# Lake Jackson near Tallahassee



## FishWalton (Jul 22, 2010)

Visited family in Tallahassee this week and fished Lake Jackson three times. Earlier in the summer the action was outstanding, but it's in a lull right now. Only those thoroughly familiar with the lake are catching just a little. *My 3 day total was a few barely keeper shellcrackers and 1 small bass.* According to a bait shop operater a few locals are catching fairly well. They report it should pick up in just a few weeks.

Jackson is one of Florida's disappearing lakes. In 1999 the sink hole opened again and in just a few days the lake practially drained to near nothing. All the fish and gators went into the aquifer. This has happened 4 times since 1907. About a year ago the water started coming back and fishing was outstanding this summer. 

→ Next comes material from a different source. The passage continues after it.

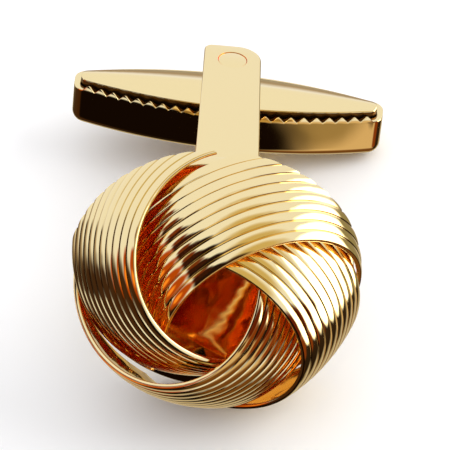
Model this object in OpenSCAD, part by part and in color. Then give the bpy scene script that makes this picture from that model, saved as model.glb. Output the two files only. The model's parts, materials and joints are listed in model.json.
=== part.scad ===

Jackson apparently has a zillion shellcrackers. I caught a bunch too small to keep. The snail population is great and shellcrackers like this as a food source.

Vegetation is extremely heavy and hydrilla is thick. You have to pick the channels to travel very far or have a power motor to cut through the hydrilla. "Go Devil" type boats I saw had no trouble going anywhere they wanted. I did ok with a 20hp kicker but had to stop now and then to remove the hydrilla buildup.


----------